===== EXERCISE MATERIAL =====

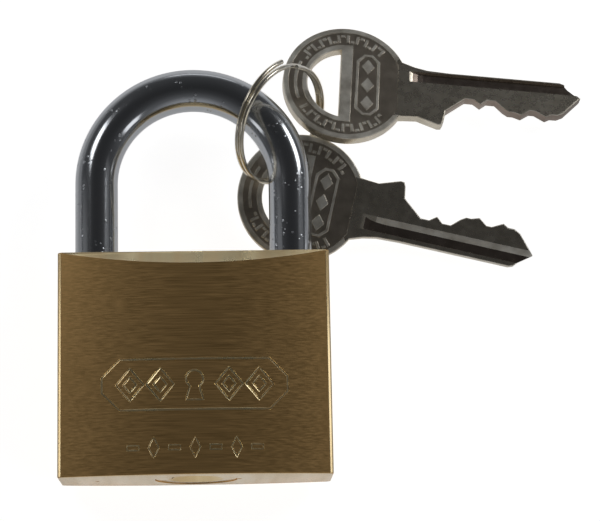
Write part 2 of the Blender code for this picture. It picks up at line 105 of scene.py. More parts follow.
# Holes in the body
LEG_BORE_R = 3.45 * MM
HEEL_BORE_END_Y = -15.0 * MM
TOE_BORE_END_Y = 6.4 * MM
PLUG_BORE_R = 6.05 * MM
CHAMBER_END_Y = 14.6 * MM
CLIP_Y = 4.3 * MM
CLIP_GROOVE_WIDTH = 1.0 * MM
CLIP_GROOVE_INNER_R = 5.2 * MM
CLIP_GROOVE_OUTER_R = 6.5 * MM
BOLT_Y = 12.2 * MM
BOLT_BORE_R = 2.15 * MM
PIN_COUNT = 5
PIN_BORE_R = 1.35 * MM
RETAINING_PIN_Y = 2.5 * MM
RETAINING_PIN_GAP = 0.1 * MM
DIMPLES = ((6.3 * MM, 7.9 * MM, 0.4 * MM), (-14.5 * MM, 7.0 * MM, 0.3 * MM))

# The shackle
ARCH_Y = 28.1 * MM
TOE_END_Y = 7.0 * MM
TOE_ROUND = 0.9 * MM
HEEL_END_Y = -10.4 * MM
NECK_R = 2.1 * MM
NECK_Y = (-8.55 * MM, 3.55 * MM)
NECK_EASE = 0.3 * MM
NOTCH_DEPTH = 1.3 * MM
NOTCH_Y = (8.1 * MM, 14.5 * MM)
SHACKLE_SEGMENTS = 96

# The plug and the small pins
PLUG_FACE_Y = plug_low.y
PLUG_END_Y = 6.2 * MM
PLUG_EDGE = 0.12 * MM
PIN_EDGE = 0.08 * MM
TONGUE_HALF_WIDTH = 3 * MM
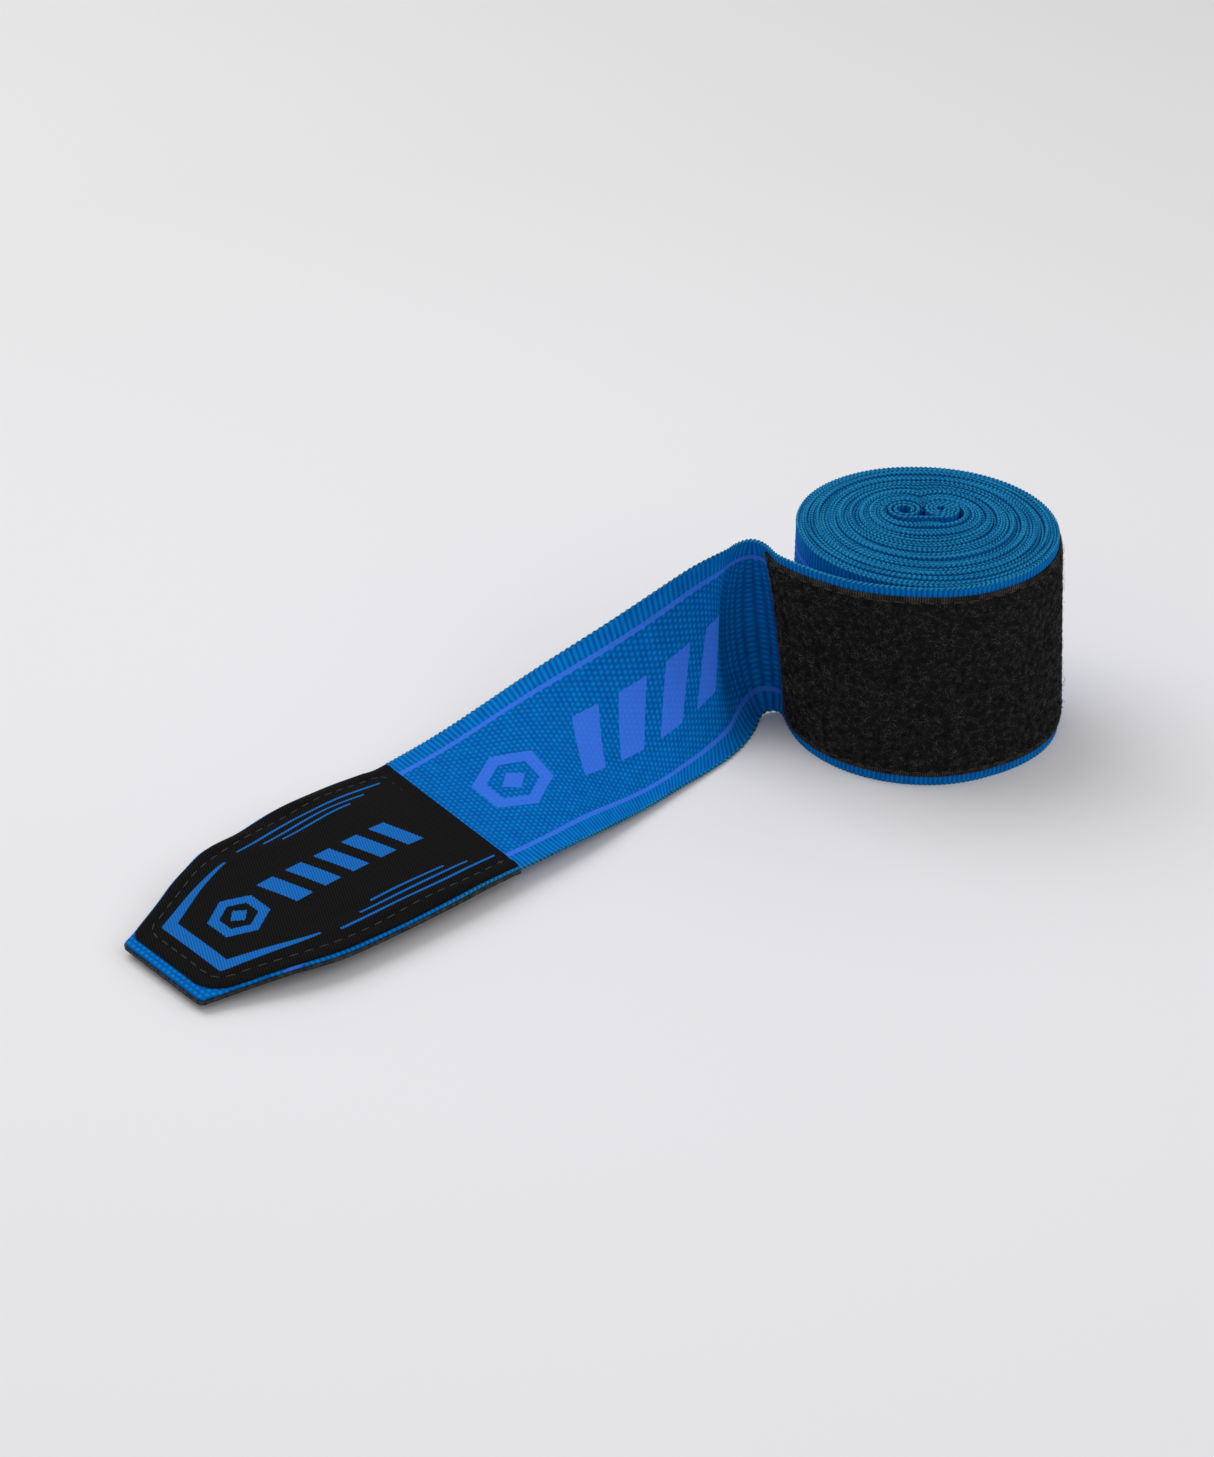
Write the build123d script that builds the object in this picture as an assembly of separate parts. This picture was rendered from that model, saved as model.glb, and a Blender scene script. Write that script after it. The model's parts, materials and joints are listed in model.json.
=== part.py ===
"""A hand wrap: a long woven band, rolled up from its thumb-loop end.

The last stretch of the band leaves the roll, turns at a crease and twists down onto the
table, where it ends in a closure tab: a woven label on top and hook tape underneath.
The hook tape closes on the loop tape that is sewn to the outer face of the last turn.

Millimetres, +Z up. The roll stands on its edge and the free end lies along -X.
Places are first given from the centre of the roll's bottom face; at the end everything
is moved so that the origin is on the table, under the middle of the whole object.
"""
import math
import os

from build123d import *

# ---------------------------------------------------------------- driving dimensions
band_width = 50.0            # woven width of the band
band_thickness = 0.6         # cloth, pressed by the rolling
turn_gap = 0.06              # air between two turns of the roll
roll_radius = 29.3           # outer face of the outermost wound turn
core_space = 6.9             # least radius left inside the wound turns for the folded start
core_clearance = 0.5         # between the innermost turn and the folded start

peel_angle = 231.0           # where the last turn leaves the roll, degrees from +X
peel_step = 0.4              # how far the free stretch stands off the turn below it
body_gap = 0.3               # open joint between stretches of cloth on different bodies

loop_tape_thickness = 1.1    # woven backing and pile together
loop_tape_margin = 2.5       # bare band above and below the loop tape
loop_tape_wrap = 90.0        # degrees of the roll that the loop tape covers

tab_length = 77.5            # closure tab, from the label's inner edge to the band's end
tab_straight = 18.0          # length over which the tab keeps the full band width
tab_end_width = 25.6         # width of the tab at its end
tab_bulge = 3.5              # how far each tapering side bows outwards
tab_corner = 2.0             # rounded corners at the tab's end
tab_skew = 5.6               # the label's inner edge is sewn this many degrees off square
tab_top_height = 4.9         # band's upper face at the label's inner edge, above the table

label_thickness = 0.5
label_inset = 0.5            # band showing beside the label
label_end_inset = 3.0        # band showing beyond the label's end
hook_tape_thickness = 1.3    # woven backing and hooks together
hook_tape_outset = 0.4       # hook tape showing beyond the band's cut edge

thread_diameter = 0.3
stitch_length = 2.2
stitch_pitch = 3.2
label_seam_inset = 3.0       # seam line inside the label's edge
tape_seam_inset = 1.3        # seam line inside the loop tape's edge

thumb_tape_width = 15.0      # narrow tape of the thumb loop
thumb_tape_thickness = 0.8
thumb_loop_length = 7.4      # the loop as it lies, pressed flat, in the core
bartack_stitches = 5
bartack_pitch = 2.4

# Last turn, from the peel line to the crease. Each station is the angle at which its
# lower edge hugs the roll, and how far its upper edge leans outwards there.
turn_stations = [
    (231.0, 0.0),
    (214.0, 0.7),
    (197.0, 2.2),
    (180.0, 3.7),
    (163.5, 5.9),
    (150.0, 8.2),
]

# The crease and the twisting tail are laid out from the foot of the crease, which is the
# end of the last turn's lower edge. Each station is the place of the lower edge, how
# steeply the cloth stands there, the way it leans, both in degrees, and the share of the
# band's width that lies straight across where the cloth is gathered.
crease_stations = [
    ((1.1, 3.9, 0.5), 79.0, 190.8, 1.0),
    ((-0.2, 7.3, 0.9), 80.6, 193.0, 0.985),
    ((-5.3, 6.3, 0.5), 84.7, 146.0, 0.966),
]
tail_stations = [
    ((-5.6, 6.2, 0.5), 84.6, 141.0, 0.964),
    ((-13.3, 2.9, 0.5), 78.3, 71.0, 0.941),
    ((-24.3, 1.0, 0.8), 61.4, 55.8, 0.915),
    ((-34.3, 0.3, 1.4), 42.8, 56.4, 0.91),
    ((-44.3, -0.6, 2.0), 25.2, 62.0, 0.952),
    ((-53.3, -1.3, 2.6), 14.7, 69.0, 0.99),
    ((-62.8, -1.9, 3.3), 7.9, 76.7, 1.0),
    ((-72.3, -2.1, 4.0), 3.4, 82.6, 1.0),
]
tail_swing_foot = (-4.3, 5.1)    # upright line that the tail swings about, at the crease
tab_lower_corner = (-86.3, -1.8)  # lower end of the label's inner edge

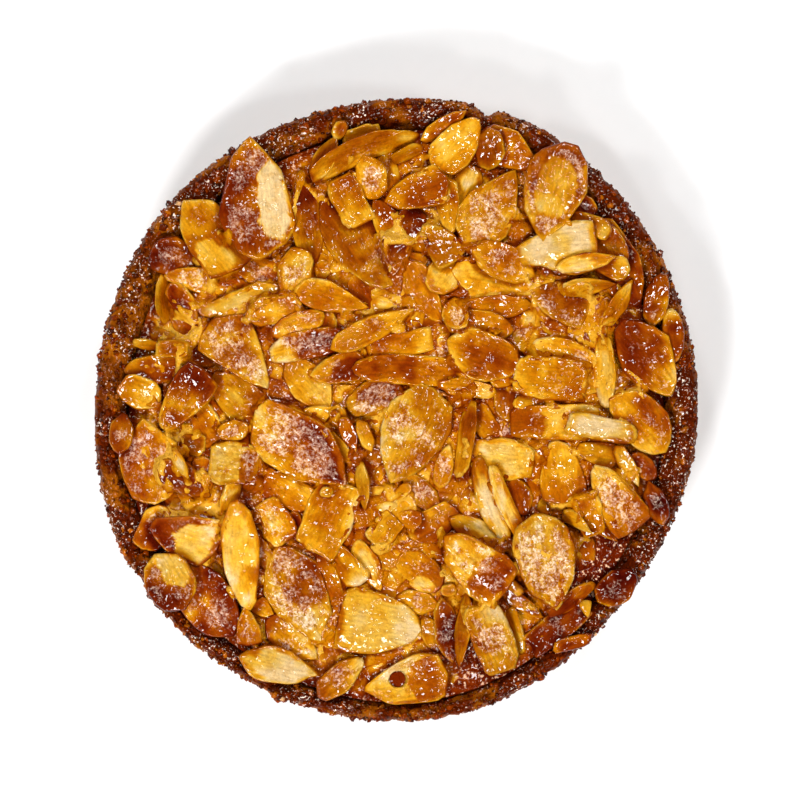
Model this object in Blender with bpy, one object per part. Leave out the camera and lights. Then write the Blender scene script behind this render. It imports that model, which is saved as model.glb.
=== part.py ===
"""An almond tart, 120 mm across its rim: a shortcrust case filled with sliced almonds set in dark caramel.

Metres, +Z up. The case stands on its flat base at z = 0, with its middle at the origin.
+X and +Y are the right and the top of the tart as it is seen from above.
"""

import math

import bmesh
import bpy
import numpy as np

MM = 0.001

# The shortcrust case, which was pressed into a tin with slanting sides.
RIM_RADIUS = 0.0603
RIM_HEIGHT = 0.0212
BAND_WIDTH = 0.0058
OUTER_DRAFT = 0.0060
INNER_DRAFT = 0.0035
FLOOR_THICKNESS = 0.0040
FOOT_ROUNDING = 0.0012
SHOULDER_HEIGHT = 0.0186
# Waves round the rim: how many, their height and the angle that shifts them.
RIM_WAVES = ((2, 0.00117, -141.8), (5, 0.00044, 34.4), (3, 0.00020, -128.0))
BAND_WAVES = ((1, 0.0013, -90.0), (2, 0.0009, 0.0))
# Bites and drips in the rim: the angle, how far the edge moves out, and its reach along the edge.
RIM_MARKS = ((73.0, -0.0017, 0.0016), (248.0, 0.0013, 0.0016), (214.0, -0.0009, 0.0020))
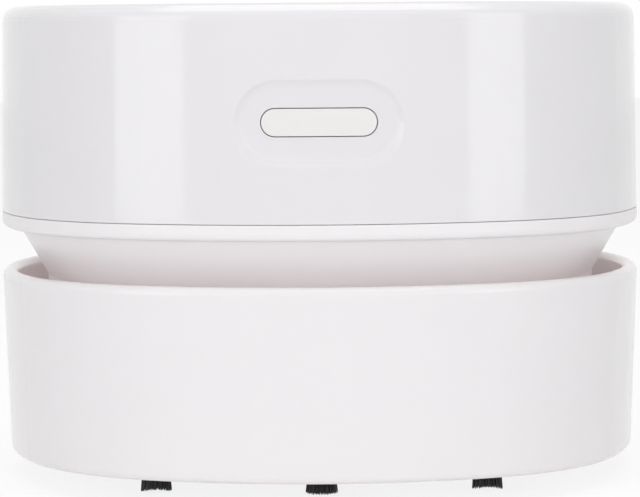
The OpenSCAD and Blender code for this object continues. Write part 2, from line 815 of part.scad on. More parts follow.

=====

**DO THIS**
Set down the lines above as they stand, starting with the first line and ending with the line that contains "DIMPLES = ((6.3".

**WRITTEN REPLY**
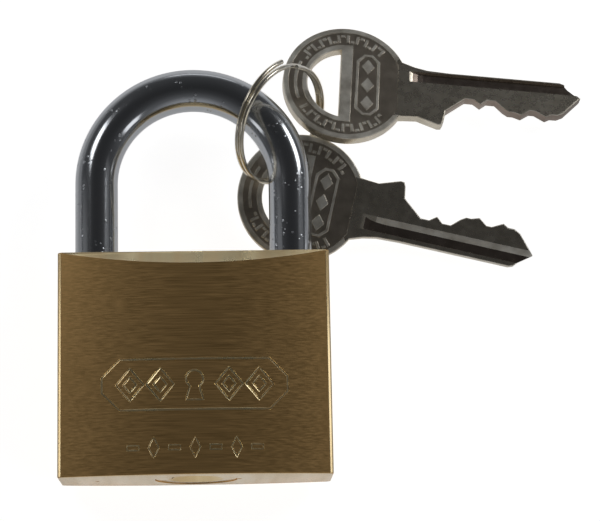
Write part 2 of the Blender code for this picture. It picks up at line 105 of scene.py. More parts follow.
# Holes in the body
LEG_BORE_R = 3.45 * MM
HEEL_BORE_END_Y = -15.0 * MM
TOE_BORE_END_Y = 6.4 * MM
PLUG_BORE_R = 6.05 * MM
CHAMBER_END_Y = 14.6 * MM
CLIP_Y = 4.3 * MM
CLIP_GROOVE_WIDTH = 1.0 * MM
CLIP_GROOVE_INNER_R = 5.2 * MM
CLIP_GROOVE_OUTER_R = 6.5 * MM
BOLT_Y = 12.2 * MM
BOLT_BORE_R = 2.15 * MM
PIN_COUNT = 5
PIN_BORE_R = 1.35 * MM
RETAINING_PIN_Y = 2.5 * MM
RETAINING_PIN_GAP = 0.1 * MM
DIMPLES = ((6.3 * MM, 7.9 * MM, 0.4 * MM), (-14.5 * MM, 7.0 * MM, 0.3 * MM))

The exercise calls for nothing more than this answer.